While there is no concrete formula for writing a business plan, here are the more common elements you’ll likely put in your business plan.

  • Your “why” – the Vision, Mission, and Value Proposition
  • Your goals – the milestones you’ll need to meet to support the vision and mission
  • How you will get there – the strategy to achieve your stated goals
  • What resources you need – the capital, people, and processes
  • Who’s buying what you’re selling – market intelligence provides evidence and substantiates the need and market for your product
  • How to launch – the business plan becomes the roadmap for developing your annual strategic and implementation plans to identify the specific short-term goals, objectives, and action steps to be accomplished over a one-year time frame
  • Adaptability to changing conditions – the business plan is a compass that serves to keep you on course while providing flexibility to recalibrate and respond to unexpected internal and external events

To illustrate the last point, the collapse of the US Auto Industry from 2008-2010 forced each of the three majors to develop new business plans to confront the changing economic and market environments. One good example is Ford’s Business Plan submission to Congress.

The Messenger

During a company’s existence, it will use the business plan for a variety of purposes, such as securing funding or entering into strategic partnerships. But most importantly, your plan conveys your message, your aspirations, and your commitment to all stakeholders.
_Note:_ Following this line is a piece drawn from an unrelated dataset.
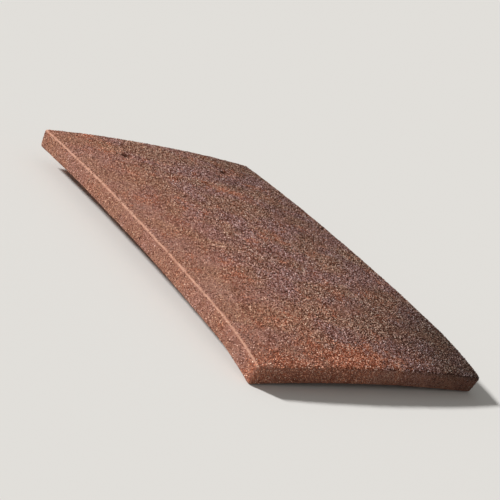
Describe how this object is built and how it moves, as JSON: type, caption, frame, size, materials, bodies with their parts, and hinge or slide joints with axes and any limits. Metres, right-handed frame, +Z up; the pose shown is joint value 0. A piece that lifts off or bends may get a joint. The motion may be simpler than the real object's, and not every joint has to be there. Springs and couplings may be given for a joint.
{
  "type": "clay roof tile",
  "caption": "Cambered plain roof tile of sand-faced fired clay, with nibs that hook over a batten and holes for nails.",
  "frame": {"origin": "on the floor, below the middle of the tile's box", "axes": "+Y up the slope from the tail to the head, +Z up with the sanded face up, +X across"},
  "size_m": [0.165, 0.264, 0.0255],
  "materials": {
    "fired_clay": "matte coarse sand facing, brown to brick red with fire-darkened patches"
  },
  "bodies": {
    "root": {"roof_tile": "fired_clay"}
  },
  "joints": []
}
The Vision, Mission, and Value Proposition described in the plan underpin the business, and are at the core of why you exist.

As the Messenger, your plan will serve to:

  • Build leadership and employee consensus around the purpose and goals of the company and how everybody is involved in the outcome
  • Communicate a company’s core values, commitment, and dedication to everyone they touch
  • Provide the theme that weaves through your marketing efforts, and forms the foundation of your brand, identity, and image
    • The Living Document

      No matter the size or stage of evolution of your company, the business plan helps achieve success by keeping the organization on track, keeping resources aligned with goals, and serving as a mechanism of checks and balances.

      Keep your plan alive and relevant – review and update it at least once a year to adapt to internal and external changes. This is critical because it forms the foundation for developing and driving your company’s annual strategic and implementation plans.

      How to Write Your Business Plan

      There are three approaches – create a business plan using AI tools, write it yourself, or hire a business plan consultant.

      If you would like to write your business plan, there are many resources online to help. At Cayenne Consulting, we specialize in writing high-quality business plans. We know not everyone is ready to hire us when they begin their business, so we’ve put together resources to help those who want to do it on their own. First, we have many business plan examples of actual business plans that we’ve written for our clients. We’ve also compiled a set of business plan resources to get you started.

      The other option is to hire a business plan consultant to work with you. We recommend working with a consultant that has not only written business plans before but has written plans that have a track record of raising capital, which shows they know what investors want to see. Our business plan consultants work one-on-one with you, have a proven track record, and will be able to give you an expert outside perspective on your concept and implementation plans.

      Writing a business plan, while a significant undertaking, can save you time, validate your processes, help you create a centralized working document for your entire team, and get your business essential funding. Once you have completed this foundation piece, you’ll thank yourself over and over again as you grow and evolve your business.